Can you clarify he exact issue here? If you fear about potential information leakage, FreeBSD offers (also quite a unique feature in free Unixes) the possibility to have semi-random PIDs (ie. next PID will be chosen randomly in the range _last PID + 1_ and _last PID +n_ where _n_ is configurable through a `sysctl` value). I do not recommend fully random PIDs since PID reuse can open worse security issues.



Purkuapas said:


> fourth: a poor cpu limits



I have no experience on this since I never used CPU limits. Most probably the behaviour you designed can be explained as designed more for network service than interactive ones, and maybe there are way to overcome this, but I understand the issue.



Purkuapas said:


> No loopback in jail. I setup services to bind on 127.0.0.1 only for security reason, but instead i got services which is available from external network.

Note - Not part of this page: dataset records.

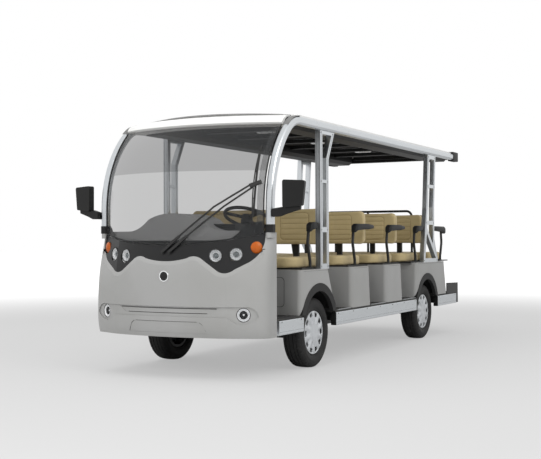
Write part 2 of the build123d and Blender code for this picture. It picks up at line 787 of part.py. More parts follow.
# Seats: armrest station of each forward facing row, counted from the front axle
ROWS = [-25, MIDDLE - 445, MIDDLE + 400, WHEELBASE - 170]
REAR_ROW = WHEELBASE + 700
REAR_ARM = WHEELBASE + 660
CUSHION_FRONT = -220
CUSHION_REAR = 280
BACK_FRONT = 345
CUSHION_NOSE = 105


def seat_row(name, station, facing):
    """Cushion and backrest of one bench, as two solids; facing is 1 towards the front."""
    with BuildPart() as row:
        near = at(station + facing * CUSHION_FRONT)
        far = at(station + facing * CUSHION_REAR)
        with BuildSketch(Plane.XY.offset(CUSHION_BOTTOM)) as cushion:
            with Locations((0, (near + far) / 2)):
                Rectangle(2 * BACK_HALF, abs(far - near))
            fillet(cushion.vertices().filter_by_position(Axis.Y, near - 1, near + 1), CUSHION_NOSE)
            fillet(cushion.vertices().filter_by_position(Axis.Y, far - 1, far + 1), 40)
        extrude(amount=CUSHION_TOP - CUSHION_BOTTOM)
        face_y = at(station + facing * BACK_FRONT)
        rear_y = at(station + facing * (BACK_FRONT + BACK_DEPTH))
        with BuildSketch(Plane.XZ.offset(-max(face_y, rear_y))):
            with Locations((0, (BACK_BOTTOM + BACK_TOP) / 2)):
                RectangleRounded(2 * BACK_HALF, BACK_TOP - BACK_BOTTOM, 55)
        extrude(amount=BACK_DEPTH)
    row.part.label = name
    return row


seat_rows = [seat_row(f"seat_row_{i + 1}", station, 1) for i, station in enumerate(ROWS)]
seat_rows.append(seat_row("seat_row_5", REAR_ROW, -1))

POST = 26
POST_TOP = 1180
REAR_BACK = REAR_ROW - BACK_FRONT - BACK_DEPTH

# Frame of each bench: board on the seat box, two arms to the rear and posts behind the backrest
with BuildPart() as seat_supports:
    for i, station in enumerate(ROWS):
        back = station + BACK_FRONT + BACK_DEPTH + SEAT_GAP
        post = POST if i < 3 else REAR_BACK - SEAT_GAP - back
        with BuildSketch(Plane.XY.offset(BOX_TOP + SEAT_GAP)):
            with Locations((0, at(station + (CUSHION_FRONT + CUSHION_REAR) / 2 + 10))):
                Rectangle(2 * BOARD_HALF, CUSHION_REAR - CUSHION_FRONT - 40)
            for x in (-370, 370):
                with Locations((x, at((station + CUSHION_REAR - 10 + back + post) / 2))):
                    Rectangle(50, back + post - station - CUSHION_REAR + 10)
        extrude(amount=BOARD)
        with BuildSketch(Plane.XY.offset(BOX_TOP + SEAT_GAP)):
            for x in (-370, 370):
                with Locations((x, at(back + post / 2))):
                    Rectangle(50, post)
        extrude(amount=POST_TOP - BOX_TOP)
    with BuildSketch(Plane.XY.offset(BOX_TOP + SEAT_GAP)):
        with Locations((0, at(REAR_ROW - (CUSHION_FRONT + CUSHION_REAR) / 2 - 10))):
            Rectangle(2 * BOARD_HALF, CUSHION_REAR - CUSHION_FRONT - 40)
    extrude(amount=BOARD)
seat_supports.part.label = "seat_supports"

# Armrests: bowed tube under a pad that ends clear of the ladder pillars
ARMREST_X = 702
ARM_FOOT = BOX_TOP + BOARD + 2 * SEAT_GAP
PAD_IN = 688
PAD_WIDTH = 66

# Station of the tube's foot, the way the seat faces, and where the pad ends behind the foot
ARMRESTS = [
    (ROWS[0], 1, 62),
    (ROWS[1], 1, 370),
    (ROWS[2], 1, 370),
    (ROWS[3], 1, 126),
    (REAR_ARM, -1, 375),
]


def armrest(station, facing, end):
    with BuildPart() as arm:
        for hand in (1, -1):
            with BuildLine(Plane.YZ.offset(hand * ARMREST_X)) as stem:
                FilletPolyline(
                    (at(station), ARM_FOOT), (at(station), 860), (at(station - facing * 48), 1010),
                    (at(station - facing * 25), 1140), radius=90,
                )
            with BuildSketch(Plane.XY.offset(ARM_FOOT)):
                with Locations((hand * ARMREST_X, at(station))):
                    Circle(13)
            sweep(path=stem.line)
            with BuildSketch(Plane.YZ.offset(hand * (PAD_IN + PAD_WIDTH / 2) - PAD_WIDTH / 2)):
                with BuildLine():
                    a, b, c, d = (at(station + facing * y) for y in (-70, -10, min(end, 240), end))
                    ThreePointArc((a, 1122), (at(station - facing * 58), 1168), (b, 1186))
                    Polyline((b, 1186), (c, 1188), (d, 1176), (d, 1146), (c, 1134), (b, 1134), (a, 1122))
                make_face()
            extrude(amount=PAD_WIDTH)
    return arm.part


with BuildPart() as armrests:
    for station, facing, end in ARMRESTS:
        add(armrest(station, facing, end))
armrests.part.label = "armrests"

with BuildPart() as rear_handrail:
    rail_y = at(WHEELBASE + 266)
    with BuildLine() as rail_line:
        FilletPolyline(
            (-510, rail_y, BOX_TOP), (-510, rail_y, 1352), (510, rail_y, 1352), (510, rail_y, BOX_TOP), radius=60
        )
    with BuildSketch(Plane.XY.offset(BOX_TOP)):
        with Locations((-510, rail_y)):
            Circle(12.5)
    sweep(path=rail_line.line)
    with BuildSketch(Plane.XY.offset(BOX_TOP)):
        with Locations((0, rail_y)):
            Circle(12.5)
    extrude(amount=1352 - BOX_TOP)
rear_handrail.part.label = "rear_handrail"

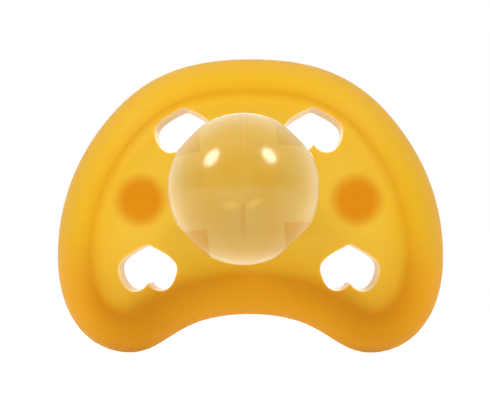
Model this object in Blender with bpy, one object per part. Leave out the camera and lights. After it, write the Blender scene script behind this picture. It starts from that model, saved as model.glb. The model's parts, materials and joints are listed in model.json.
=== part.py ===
# Pacifier: soft amber shield with four heart vents, clear hollow teat, and a
# hinged ring handle carried by a bracket at the back. Metres, +Z up. The teat
# points along -Y and the origin is the centre of the rear button's flat face.
import math

import bmesh
import bpy
from mathutils import Matrix, Vector
from mathutils.geometry import interpolate_bezier

MM = 0.001
GAP = 0.3 * MM                    # moulding clearance between fixed pieces
WELD = 0.001 * MM                 # points closer than this are one point

# Depths run backwards (+Y) from the front of the shield's central panel.
PANEL_BACK = 3.9 * MM             # flat back of the shield's panel
PLATE_FRONT = PANEL_BACK + GAP
PLATE_BACK = PLATE_FRONT + 2.2 * MM
HINGE_DEPTH = 8.5 * MM            # axis of the ring handle
BUTTON_BACK = 10.9 * MM           # flat rear face of the button, and the origin
LUG_BACK = 11.1 * MM

# Shield outline, right half: knot, then the handles before and after it (x, z).
SHIELD_KNOTS = (
    ((0.0, 18.25), (-6.6, 0.0), (6.6, 0.0)),
    ((17.15, 11.5), (-4.85, 5.54), (4.45, -5.08)),
    ((23.9, -6.15), (0.0, 6.6), (0.0, -7.1)),
    ((14.9, -18.0), (5.45, 0.0), (-5.0, 0.0)),
    ((0.0, -13.3), (9.3, 0.0), (-9.3, 0.0)),
)
SHIELD_STEPS = 9                  # points along each curve between two knots
DOME_RADIUS = 90 * MM             # gentle doming of the whole shield
RIM_FRONT = (                     # inset from the edge, fall behind the dome
    (0.0, 4.0), (0.25, 3.15), (0.9, 2.2), (1.8, 1.45), (3.0, 0.85),
    (4.2, 0.5), (4.7, 0.45),
)
RIM_BACK = ((0.25, 4.7), (0.9, 5.0), (1.7, 4.6), (2.6, 3.9), (3.6, 3.3))
RIM_BACK_INSET = 4.4 * MM         # where the hollow back meets the flat panel
PANEL_FRONT = (                   # share of the way to the bore, fall in mm
    (0.05, 0.15), (0.13, 0.0), (0.4, 0.0), (0.7, 0.0), (1.0, 0.0),
)

# Heart vents, right half of one heart with its tip at the origin.
HEART_KNOTS = (
    ((0.0, 0.0), (-0.45, 0.0), (0.45, 0.0)),
    ((0.75, -0.28), (-0.2, 0.08), (0.9, -0.48)),
    ((3.6, -2.85), (0.0, 1.2), (0.0, -1.2)),
    ((1.65, -5.6), (1.1, 0.0), (-0.9, 0.0)),
    ((0.0, -4.7), (0.35, -0.35), (-0.35, -0.35)),
)
HEART_STEPS = 4
HEART_TIPS = ((7.9, 11.75), (12.3, -5.1))
HEART_DRAFT = 0.95                # the vents narrow towards the back
HEART_CENTRE = -2.9               # height of a heart's middle below its tip

# Teat and the pieces that hold it.
SEAT_RADIUS = 7.2 * MM
SEAT_FRONT = 2.2 * MM
BORE_RADIUS = 5.6 * MM
NECK_RADIUS = BORE_RADIUS - GAP
NECK_WALL = 1.4 * MM
FLANGE_RADIUS = SEAT_RADIUS - GAP
BULB_RADIUS = 8.05 * MM
BULB_DEPTH = -20.5 * MM
BULB_WALL = 1.1 * MM
BULB_FLAT = 7.65 * MM             # axis to each of the four shallow flats
NECK_BLEND = 3.2 * MM             # fillet between neck and bulb
PLUG_RADIUS = NECK_RADIUS - NECK_WALL - GAP
PLUG_FRONT = -3.0 * MM
PLUG_HEAD_RADIUS = 5.0 * MM
PLUG_HEAD = 0.9 * MM
STEM_RADIUS = 2.3 * MM
BUTTON_RADIUS = 5.0 * MM
BUTTON_FLAT = 3.7 * MM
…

This is a non-issue to me. Set your network aliases on the `lo0` interface instead of the external one, and configure PF to route incoming connections to the right jail to make selected services available to the outside. 



Purkuapas said:


> And as i see in maillist - jail and vnet is still not ready to use



Personally I see no use for vnet. As it is now, a good set of PF rules allow to precisely design which jail can communicate with which other jail, which one can initiate connection to the outside world and which one can receive connection from the outside, and all this with all PF features.
This seems to already cover quite a wide range of uses.



Purkuapas said:


> In addition, it lacked a good tool for the jail management and no live migration support.



There are good tools, there are de facto standard tools, but indeed for some reason they are not part of the base system.

This should not be a problem per se (especially if you compare with Linux where there is no base system at all), but for instance I'm still crossing my finger that `ezjail` team (the de facto standard tool to handle jails) will finally wake up and correct deprecated sections of their product which will cease to work in its current shape with FreeBSD 11 (an issue pending for years I think). There are already alternatives, `qjail` being the closest one and `iocage` the most serious one, but they do not necessarily offer the same functionality... Integrating something in the base system would avoid such doubts.